The universal assumption of free market enthusiasts, in the past as now, was that what essentially drives human beings is a desire to maximize their pleasures, comforts and material possessions (their “utility”), and that all significant human interactions can thus be analyzed in market terms. In the beginning, goes the official version, there was barter. People were forced to get what they wanted by directly trading one thing for another. Since this was inconvenient, they eventually invented money as a universal medium of exchange. The invention of further technologies of exchange (credit, banking, stock exchanges) was simply a logical extension.

The problem is, is that there is no reason to believe that a society based on barter has ever actually existed. Instead, what anthropologists studying primitive cultures have discovered is that there were societies where economic life was based on utterly different principles, and most objects moved back and forth as gifts – and almost everything we would call “economic” behavior was based on pure generosity (or a pretense of it) and a staunch **refusal** to calculate exactly who had given what to whom.

Such “gift economies” could on occasion become highly competitive, but when they did, it was in exactly the opposite way from our own modern westernized way; instead of vying to see who could accumulate the most, the winners were the ones who managed to give the most away. In some notorious cases, such as the Kwakiutl of British Columbia (or really, almost any tribe of northwestern native americans), this could lead to dramatic contests of liberality (the potlatch), where ambitious chiefs would try to outdo one another by distributing thousands of silver bracelets, Hudson Bay blankets or Singer sewing machines, and even by destroying wealth – sinking famous heirlooms in the ocean, or setting huge piles of wealth on fire and daring their rivals to do the same. The ancient Celts had similar practices, and indeed, if you are interested in studying this phenomenon, I have little doubt you would find that, rather than it being a rare thing, it was a fairly common practice.
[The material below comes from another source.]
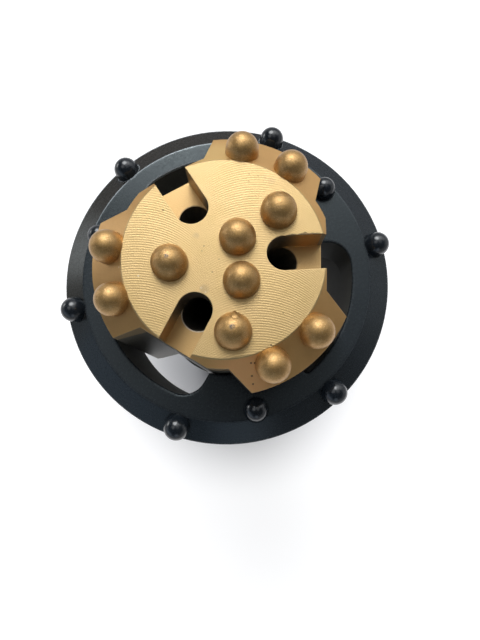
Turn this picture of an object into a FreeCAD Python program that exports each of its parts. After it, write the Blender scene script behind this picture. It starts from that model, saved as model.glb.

All of this may seem very exotic. But how alien is it, really? Is there not something odd about the very idea of gift-giving, even in our own modern society? Why is it that, when one receives a gift from a friend (a drink, a dinner invitation, a compliment), one feels somehow obliged to reciprocate in kind? Why is it that a recipient of generosity often somehow feels reduced if he or she cannot reciprocate? Are these not examples of universal feelings, which are somehow discounted in modern society – but in others were actually –>the very basis

In gift economies, exchanges do not have the impersonal qualities of the capitalist marketplace; in fact, even when objects of great value change hands, what really matters is the relations between the people; the exchange is about creating friendships, or working out rivalries, or obligations, and only incidentally about moving around valuable goods. As a result, everything becomes personally charged, even property; in gift economies, the most famous objects of wealth – heirloom necklaces, weapons, feather cloaks – always seem to develop personalities of their own.

In a market economy it’s exactly the other way around. Transactions are seen simply as ways of getting one’s hands on useful things; the personal qualities of buyer and seller should ideally be completely irrelevant. As a consequence everything, even people, start being treated as if they were things too. (Consider in this light the expression “goods and services.”)

Ancient Rome still preserved something of the older ideal of aristocratic open-handedness; Roman magnates built public gardens and monuments, and vied to sponsor the most magnificent games. But Roman generosity was also quite obviously meant to wound; one favorite habit was scattering gold and jewels before the masses to watch them tussle in the mud to scoop them up. Early Christians, for obvious reasons, developed their notion of charity in direct reaction to such obnoxious practices. True charity was not based on any desire to establish superiority, or favor, or indeed any egoistic motive whatsoever. To the degree that the giver could be said to have gotten anything out of the deal, it wasn’t a real gift.

But this in turn led to endless problems, since it was very difficult to conceive of a gift that did not benefit the giver in any way. Even an entirely selfless act would win one points with the Christian God. Therein began the habit of searching every single act for the degree to which it could be said to mask some hidden selfishness, and then began the mistake in assuming that this selfishness is what’s really important.

One sees the same move reproduced so consistently in modern social theory. Economists and Christian theologians agree that if one takes pleasure in an act of generosity, it is somehow less generous. They just disagree on the moral implications. To counteract this very perverse logic, it is necessary to emphasize the “pleasure” and “joy” of giving; in traditional societies, there was not assumed to be any contradiction between what we would call self-interest (a phrase that could not even be translated into most human languages) and concern for others; the whole point of the traditional gift is that it furthers both at the same time.

Many humans, however, fail to grasp this very simple concept. This is part of what sets the Elfin/Fae apart from the humans. This is why we feel that we are not normal, because of course, if normal is defined as being of the same economic mindset as humans, then, indeed, we are not normal. On the other hand, since their societal economy is based on something that is not true, and has been perverted through the ages by the logic of economists and theologians,… perhaps it is not us that is not normal… perhaps it is them.